When I Was Twelve, Part I.

When I was twelve, a drunk, older guy at a Jewel concert bumped into me and loudly exclaimed that I looked like Elizabeth Shue. I turned bright red and tried as hard as I could not to smile wide enough to reveal a mouth full of braces—I knew they’d undermine the intellectual, physical, and emotional maturity that he MUST have identified in me. (’Cuz nothing says maturity like scrawling “Eat Shit & Die” on your converse, stuffing your bra, and forcing your mother to sit ten rows behind you at The Wiltern and act like she doesn’t know you…but I digress.)

This man’s attention lit me up like a goddamn FEMA switchboard in a natural disaster, but he also made me feel so uncomfortable and so unsafe. This man didn’t see me. He couldn’t see me. And I knew it.

What I didn’t know and couldn’t have known at twelve was that this brand of cognitive dissonance—a paralyzing, simultaneous ignition of worthiness and worthlessness—would eventually become my emotional calling card. Welcome to womanhood, baby girl. Good luck making sense of anything that’s happening to you.

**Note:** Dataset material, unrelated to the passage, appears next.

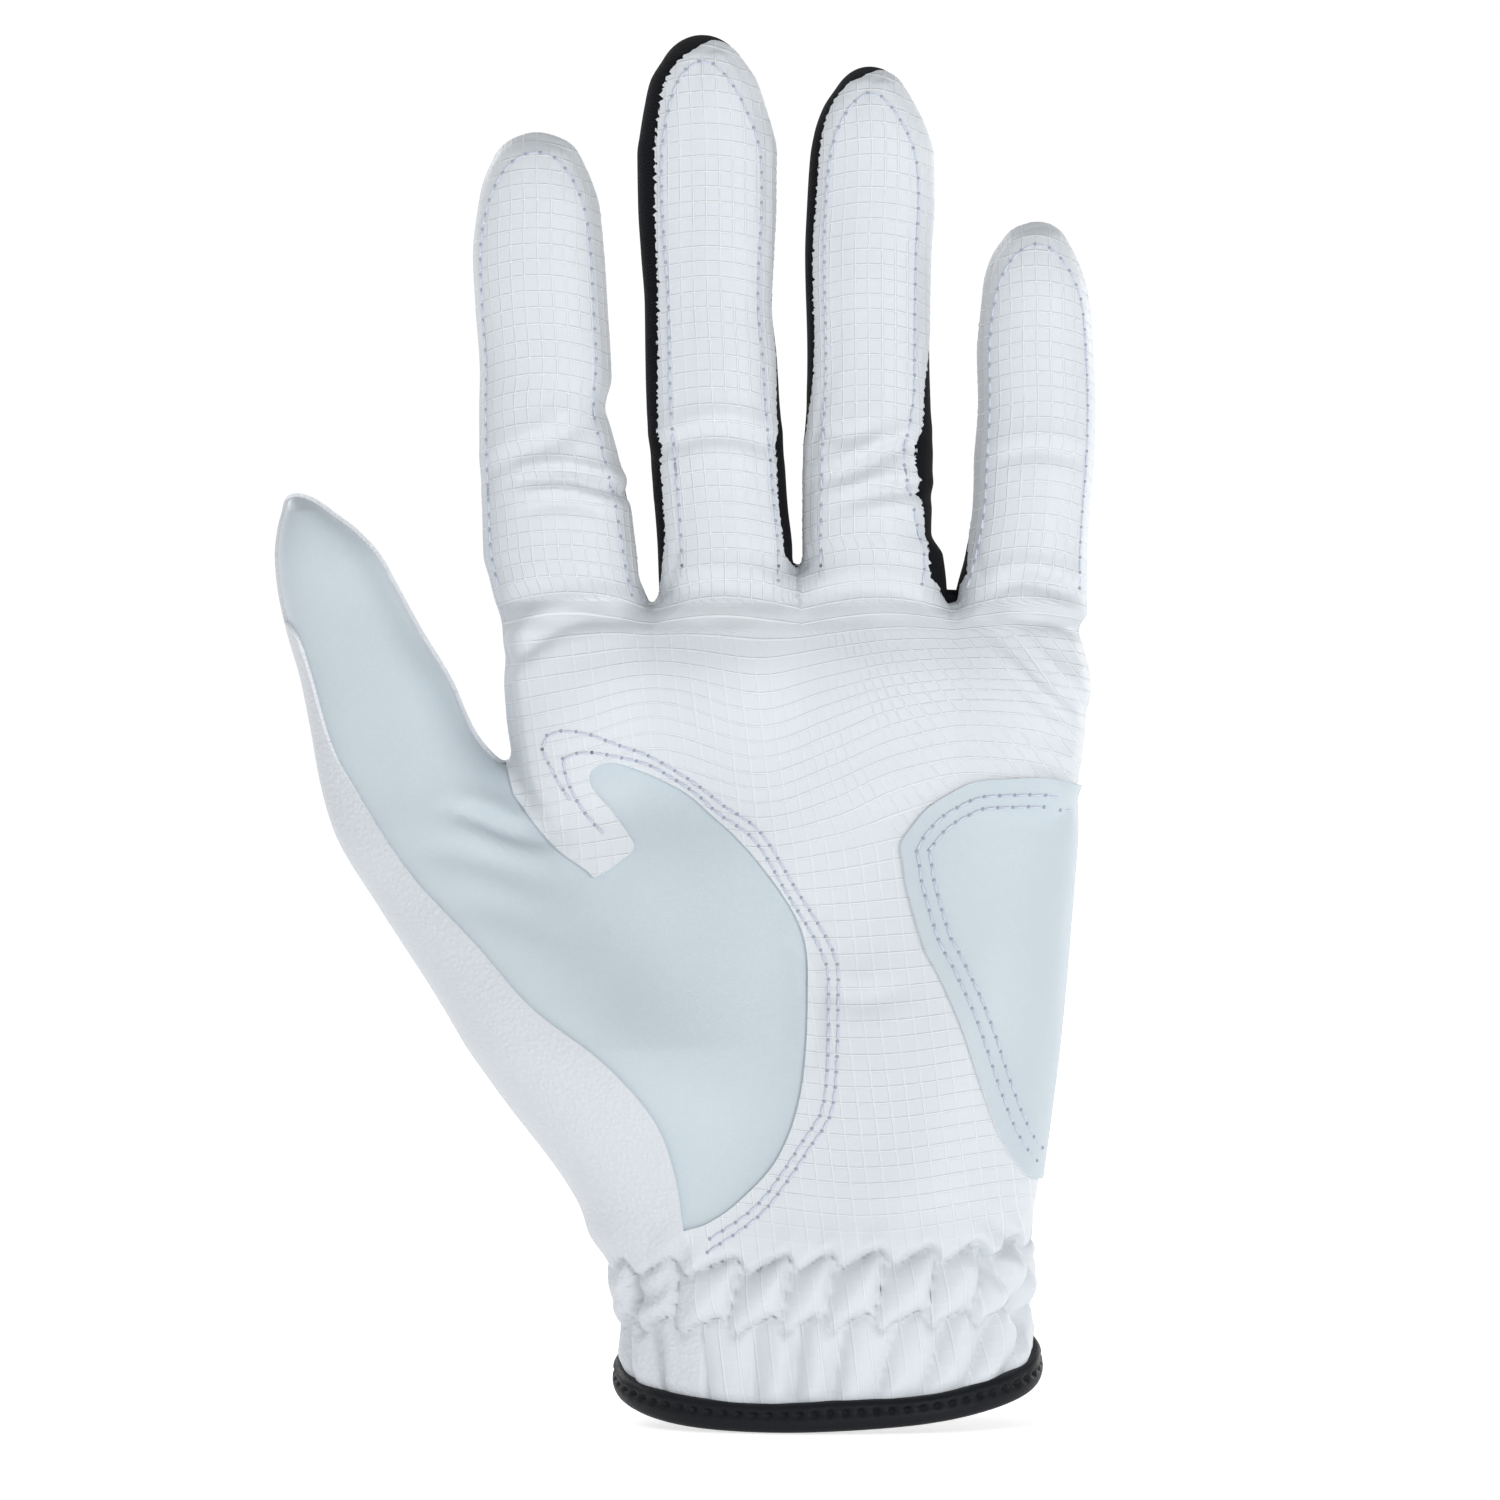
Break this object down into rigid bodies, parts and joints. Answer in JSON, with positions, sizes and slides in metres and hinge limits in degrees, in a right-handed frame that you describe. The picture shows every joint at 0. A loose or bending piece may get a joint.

He asked for my [parents’ home] phone number; I gave it to him.

* * *

Today, as I pumped gas at the Monrovia Shell station, an embarrassingly bad, up-tempo Jewel tune of modest, early-2000s fame—God bless that woman’s second act—blared out of the speakers. And if Big Oil doesn’t believe we should occupy public spaces in silence, then neither do I, so I started singing along at full volume. Just as we hit the bridge (“…sell your sinnn; just cash innnn…”), I looked over my shoulder and caught the gaze of an older, mentally-disheveled lookin’ dude filling up his Mini Cooper.

He looked me up and down, hungrily licked his bottom lip, smiled approvingly, and said, “You remind me of Elizabeth Shue.” I immediately remembered that night in ’96 at the concert. Jewel! Elizabeth Shue! Creepy man! Same shit—how about that? I must have looked confused rather than surprised, because Mini Cooper man cackled—loudly enough to move him from the “mentally disheveled” to “mentally unhinged” category—and added, “Elizabeth Shue is from the 90s. Who knows what you were doing in the 90s.”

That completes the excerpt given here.